• **INFORMATION SUPPLIED**:
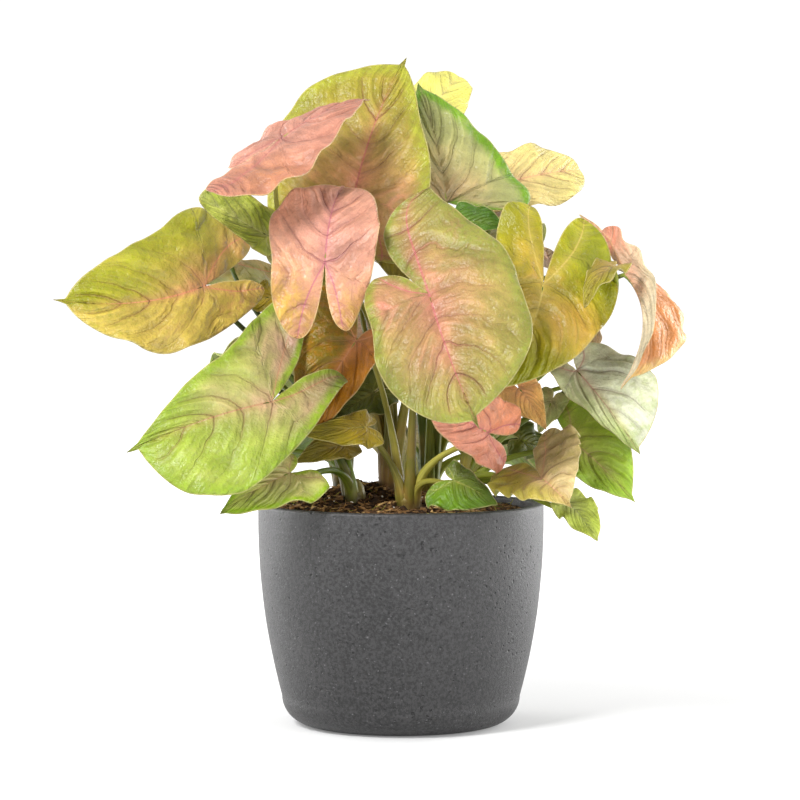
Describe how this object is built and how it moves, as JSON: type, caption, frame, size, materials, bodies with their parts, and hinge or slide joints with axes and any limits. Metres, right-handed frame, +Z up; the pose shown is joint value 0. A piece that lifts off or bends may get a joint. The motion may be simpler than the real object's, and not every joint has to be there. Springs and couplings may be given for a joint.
{
  "type": "potted arrowhead plant",
  "caption": "Bushy arrowhead vine with pink, lime and olive arrow-shaped leaves on thin stalks, growing from bark soil in a round dark cup pot.",
  "frame": {"origin": "centre of the flat foot of the pot, on the surface it stands on", "axes": "+Z up through the pot and the plant; the side with the best leaves faces -Y and +X is to its right"},
  "size_m": [0.3209, 0.2654, 0.3512],
  "materials": {
    "leaf_cream": "satin leaf surface",
    "leaf_dark_green": "satin leaf surface",
    "leaf_green": "satin leaf surface",
    "leaf_lime": "satin leaf surface",
    "leaf_olive": "satin leaf surface",
    "leaf_orange": "satin leaf surface",
    "leaf_pink": "satin leaf surface",
    "leaf_silver": "satin leaf surface",
    "pot": "matte cast, dark charcoal with fine pits",
    "soil": "matte, crumbly bark and peat with light specks",
    "stem": "satin, olive green"
  },
  "bodies": {
    "root": {"back_left_shoot": "stem", "back_shoot": "stem", "front_shoot": "stem", "leaf_back_far_left": "leaf_cream", "leaf_back_high": "leaf_silver", "leaf_back_high_right": "leaf_lime", "leaf_back_left": "leaf_green", "leaf_back_low": "leaf_lime", "leaf_back_low_left": "leaf_olive", "leaf_back_low_right": "leaf_green", "leaf_back_middle": "leaf_pink", "leaf_back_right": "leaf_cream", "leaf_back_side": "leaf_silver", "leaf_back_top": "leaf_lime", "leaf_backlit_right": "leaf_cream", "leaf_backlit_top": "leaf_cream", "leaf_bright_curl": "leaf_green", "leaf_centre": "leaf_cream", "leaf_dark_right": "leaf_dark_green", "leaf_far_left": "leaf_lime", "leaf_green_right": "leaf_green", "leaf_grey_high": "leaf_silver", "leaf_grey_low": "leaf_silver", "leaf_heart_low": "leaf_olive", "leaf_inner_dark": "leaf_dark_green", "leaf_inner_left": "leaf_lime", "leaf_inner_olive": "leaf_olive", "leaf_low_left": "leaf_lime", "leaf_olive_low": "leaf_olive", "leaf_olive_lowest": "leaf_olive", "leaf_orange_inner": "leaf_orange", "leaf_orange_low": "leaf_orange", "leaf_over_rim": "leaf_lime", "leaf_pink_front": "leaf_pink", "leaf_pink_high": "leaf_pink", "leaf_pink_low": "leaf_pink", "leaf_right_drooping": "leaf_orange", "leaf_right_front": "leaf_lime", "leaf_right_hook": "leaf_green", "leaf_rim_green": "leaf_green", "leaf_rim_left": "leaf_green", "leaf_side_left_high": "leaf_pink", "leaf_side_left_low": "leaf_lime", "leaf_side_right_high": "leaf_pink", "leaf_side_right_low": "leaf_lime", "leaf_side_right_top": "leaf_silver", "leaf_silver_right": "leaf_silver", "leaf_small_curled": "leaf_green", "leaf_tall": "leaf_lime", "left_shoot": "stem", "middle_shoot": "stem", "pot": "pot", "right_shoot": "stem", "soil": "soil"}
  },
  "joints": []
}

• **REQUIRED TASK**:
Print again each line of the listing above, exactly as it appears.

• **FINISHED TASK**:
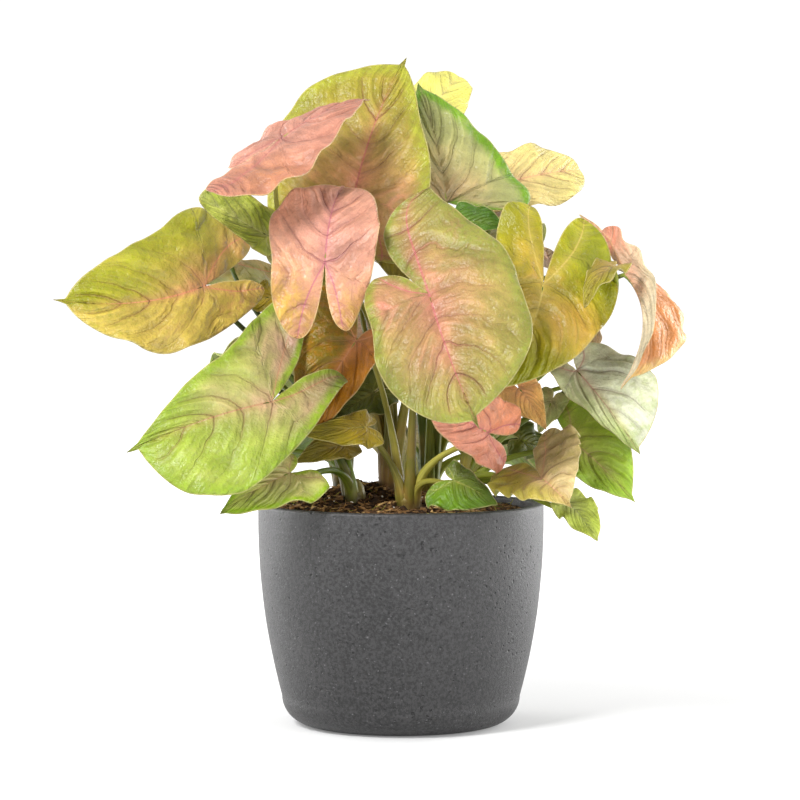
Describe how this object is built and how it moves, as JSON: type, caption, frame, size, materials, bodies with their parts, and hinge or slide joints with axes and any limits. Metres, right-handed frame, +Z up; the pose shown is joint value 0. A piece that lifts off or bends may get a joint. The motion may be simpler than the real object's, and not every joint has to be there. Springs and couplings may be given for a joint.
{
  "type": "potted arrowhead plant",
  "caption": "Bushy arrowhead vine with pink, lime and olive arrow-shaped leaves on thin stalks, growing from bark soil in a round dark cup pot.",
  "frame": {"origin": "centre of the flat foot of the pot, on the surface it stands on", "axes": "+Z up through the pot and the plant; the side with the best leaves faces -Y and +X is to its right"},
  "size_m": [0.3209, 0.2654, 0.3512],
  "materials": {
    "leaf_cream": "satin leaf surface",
    "leaf_dark_green": "satin leaf surface",
    "leaf_green": "satin leaf surface",
    "leaf_lime": "satin leaf surface",
    "leaf_olive": "satin leaf surface",
    "leaf_orange": "satin leaf surface",
    "leaf_pink": "satin leaf surface",
    "leaf_silver": "satin leaf surface",
    "pot": "matte cast, dark charcoal with fine pits",
    "soil": "matte, crumbly bark and peat with light specks",
    "stem": "satin, olive green"
  },
  "bodies": {
    "root": {"back_left_shoot": "stem", "back_shoot": "stem", "front_shoot": "stem", "leaf_back_far_left": "leaf_cream", "leaf_back_high": "leaf_silver", "leaf_back_high_right": "leaf_lime", "leaf_back_left": "leaf_green", "leaf_back_low": "leaf_lime", "leaf_back_low_left": "leaf_olive", "leaf_back_low_right": "leaf_green", "leaf_back_middle": "leaf_pink", "leaf_back_right": "leaf_cream", "leaf_back_side": "leaf_silver", "leaf_back_top": "leaf_lime", "leaf_backlit_right": "leaf_cream", "leaf_backlit_top": "leaf_cream", "leaf_bright_curl": "leaf_green", "leaf_centre": "leaf_cream", "leaf_dark_right": "leaf_dark_green", "leaf_far_left": "leaf_lime", "leaf_green_right": "leaf_green", "leaf_grey_high": "leaf_silver", "leaf_grey_low": "leaf_silver", "leaf_heart_low": "leaf_olive", "leaf_inner_dark": "leaf_dark_green", "leaf_inner_left": "leaf_lime", "leaf_inner_olive": "leaf_olive", "leaf_low_left": "leaf_lime", "leaf_olive_low": "leaf_olive", "leaf_olive_lowest": "leaf_olive", "leaf_orange_inner": "leaf_orange", "leaf_orange_low": "leaf_orange", "leaf_over_rim": "leaf_lime", "leaf_pink_front": "leaf_pink", "leaf_pink_high": "leaf_pink", "leaf_pink_low": "leaf_pink", "leaf_right_drooping": "leaf_orange", "leaf_right_front": "leaf_lime", "leaf_right_hook": "leaf_green", "leaf_rim_green": "leaf_green", "leaf_rim_left": "leaf_green", "leaf_side_left_high": "leaf_pink", "leaf_side_left_low": "leaf_lime", "leaf_side_right_high": "leaf_pink", "leaf_side_right_low": "leaf_lime", "leaf_side_right_top": "leaf_silver", "leaf_silver_right": "leaf_silver", "leaf_small_curled": "leaf_green", "leaf_tall": "leaf_lime", "left_shoot": "stem", "middle_shoot": "stem", "pot": "pot", "right_shoot": "stem", "soil": "soil"}
  },
  "joints": []
}